The popular online game "Fortnite" is a worldwide sensation drawing in tens of millions of users each month. But law enforcement officials say not every player is innocent, warning that child predators and money launderers are utilizing the gaming platform to carry out criminal activity targeting kids.
What are the details?
On Thursday, Florida Attorney General Ashley Moody's office announced the arrest of 41-year-old Anthony Gene Thomas, who is accused of using "Fortnite" to groom a teenager, soliciting pornographic photos and videos of the victim, and eventually luring the victim to his house and engaging in sexual activity. According to the press release, "authorities believe there could be as many as 20 additional victims."

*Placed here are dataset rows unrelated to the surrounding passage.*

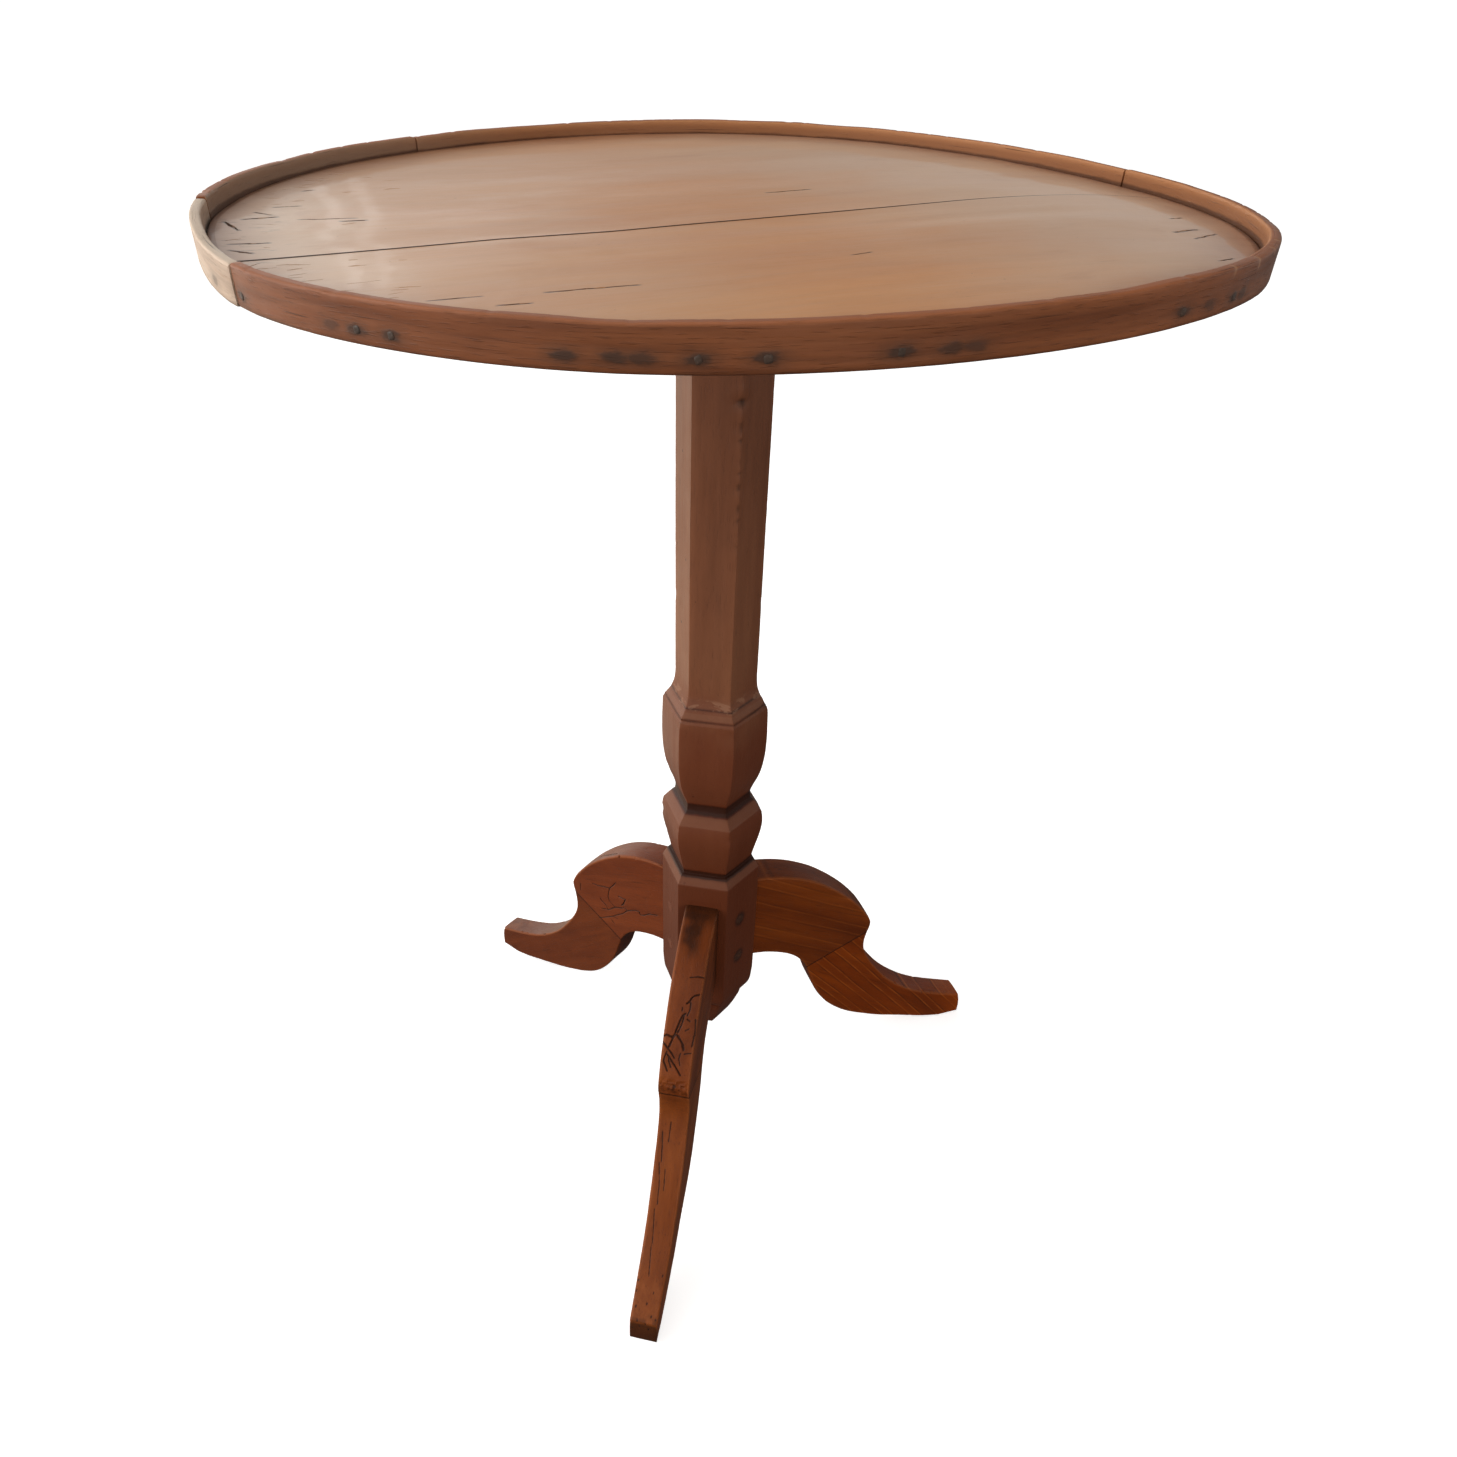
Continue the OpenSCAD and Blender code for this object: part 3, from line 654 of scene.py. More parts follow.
# the repair strip's pale grey colours are a painted sheen
M_PATCH = wood("rim_patch_wood", srgb(206, 184, 162), srgb(186, 160, 138), srgb(156, 128, 106), rough=(0.40, 0.58), fibre=0.10, tone=(120, 8, 8), ring=5,
               ring_amount=0.08, pores=0.2, grime=0.2, coords=rim_coords, extra=lambda t, g, c, h: rim_extra(t, g, c, h, (214, 196, 176)), wear_col=srgb(214, 190, 166), wear_amount=0.4)
M_COL = wood("column_wood", srgb(132, 84, 58), srgb(122, 75, 51), srgb(108, 64, 42), x_dir=(0, 0, 1), up=(0, 1, 0), seed=2.2, rough=(0.34, 0.5),
             fibre=0.045, tone=(300, 40, 40), ring=12, ring_amount=0.03, pores=0.12, grime=0.12, wear_col=srgb(142, 90, 62), wear_amount=0.14,
             dirt_and_shade_amount=0.95, extra=shaft_extra, spec=0.32, bump=0.7)


def glued(az, more=None):
    """A dark line where the knee and the foot are glued together."""
    a = math.radians(az)
    gd = np.array([54.0, 27.0]) / math.hypot(54, 27)
    gn = np.array([-gd[1], gd[0]])
    c = float(gn @ np.array([88, 116.5]))

    def f(t, g, col, height):
        q = t.sep(t.mapping(t.obj, (1000, 1000, 1000), euler_to((gn[0] * math.cos(a), gn[0] * math.sin(a), gn[1]))))
        d = t.math("ABSOLUTE", t.math("SUBTRACT", q[0], c))
        m = t.span(d, 0.35, 1.0, 1.0, 0.0)
        col = t.mix(t.mul(m, 0.8), col, srgb(38, 18, 10))
        if more:
            col, height = more(t, g, col, height)
        return scarred(t, g, col, height)
    return f


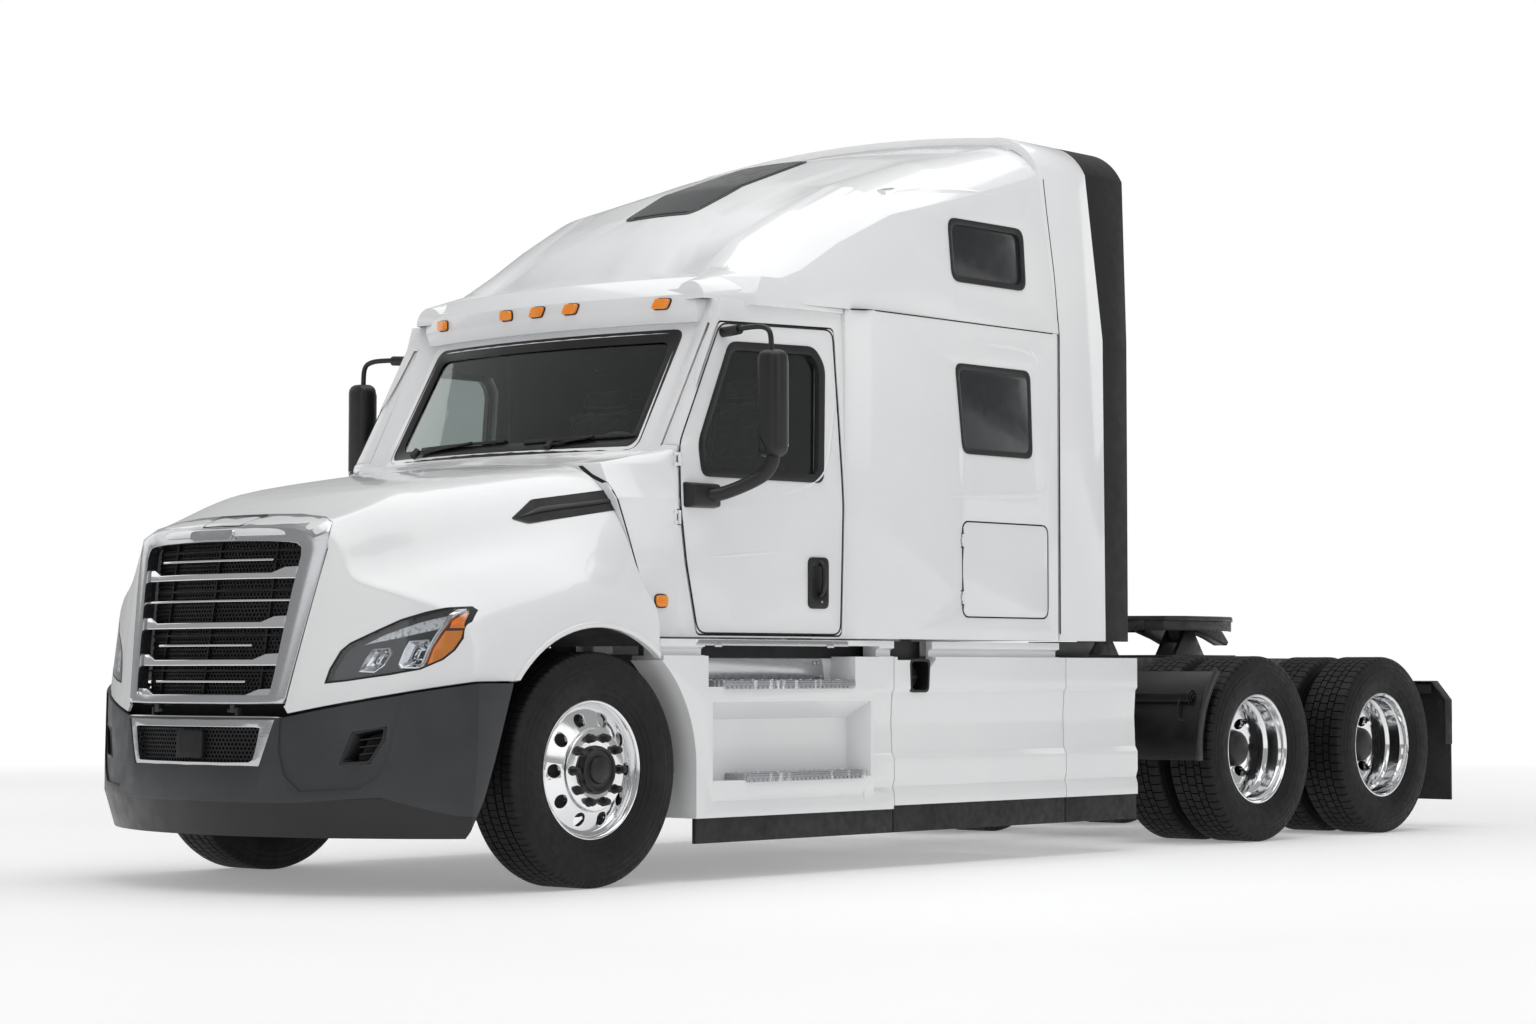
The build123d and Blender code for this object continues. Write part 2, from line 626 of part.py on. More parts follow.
bumper_lid = front_prism([(-1300, 1000), (-1230, 884), (-508, 738), (508, 738), (1230, 884),
                          (1300, 1000)], -100, 900)
with BuildPart() as front_bumper:
    add(bumper_solid(0))
    add(bumper_solid(BUMPER_WALL), mode=Mode.SUBTRACT)
    add(bumper_lid, mode=Mode.SUBTRACT)
    add(side_prism(BUMPER_SIDE_TRIM, -1300, 1300), mode=Mode.SUBTRACT)
    add(front_prism(LOWER_GRILLE, -100, 400), mode=Mode.SUBTRACT)
    add(front_prism(FOG_RECESS, -100, 600), mode=Mode.SUBTRACT)
    add(front_prism(mirrored(FOG_RECESS), -100, 600), mode=Mode.SUBTRACT)
    # lugs that carry the hood's hinge pins
    for side in (-1, 1):
        x = side * (HINGE_X + 26)
        add(block((x - 7, x + 7), (38, 75), (714, 779)))
        add(rod((x - 8, *HOOD_PIVOT), (x + 8, *HOOD_PIVOT), HINGE_PIN_RADIUS + RUNNING),
            mode=Mode.SUBTRACT)
    # cross tube and arms that hang the bumper from the frame rails
    add(block((-CROSS_TUBE_HALF, CROSS_TUBE_HALF), (285, RAIL_FRONT), CROSS_TUBE_HEIGHTS))
    for side in (-1, 1):
        add(block((side * 600, side * 670), (140, 300), CROSS_TUBE_HEIGHTS))
        add(block((side * 350, side * RAIL_HALF), (290, RAIL_FRONT), (500, 900)))
finish(front_bumper, "front_bumper")

with BuildPart() as lower_grille:
    add(bumper_solid(14))
    add(bumper_solid(24), mode=Mode.SUBTRACT)
    add(front_prism(LOWER_GRILLE, -100, 400), mode=Mode.INTERSECT)
finish(lower_grille, "lower_grille")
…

"This case is disturbing not only because it involves child pornography, but also because a popular online game was used to communicate with the victim," Moody said in a statement, adding, "Parents need to know that predators will use any means possible to target and exploit a child. I am asking parents and guardians to please make sure you know who your children meet online, and talk to them about sexual predators."
"Fortnite" has both voice and chat options allowing users to interact with anyone else playing the game, which leaves kids vulnerable to being solicited by predators. The Huffington Post reported last year that according to one study, 25 percent of children and young people aged 11-18 have been contacted by a stranger online.
How about the money-laundering thing?
"Fortnite" also has its own currency, called V-bucks, which players can use to buy weapons and other gear in the game. Fox News reported Friday that money launderers are using stolen credit cards to purchase V-bucks, make in-game purchases, and resell the accessories to buyers on the dark web.
According to cyber security news site Dark Reading, young gamers are often the targets of thieves and phishing scams, because minors can be lured (or tricked) into sharing login credentials and other personal data like credit card information.
Benjamin Preminger, a senior intelligence analyst at cybersecurity firm Sixgill, told Fox that "Fortnite" creator Epic Games could be doing more to stop criminal activity on the platform, saying, "Epic Games doesn't seem to clamp down in any serious way on criminal activity surrounding 'Fortnite,' money laundering or otherwise."
Preminger added that "several steps could be taken to mitigate the phenomenon, including monitoring the transfer of high-value goods in the game, identifying players with large stockpiles of V-bucks, and sharing data with relevant law enforcement agencies."
According to The Hollywood Reporter, Epic Games made $3 billion in revenue off "Fortnite" in 2018 alone.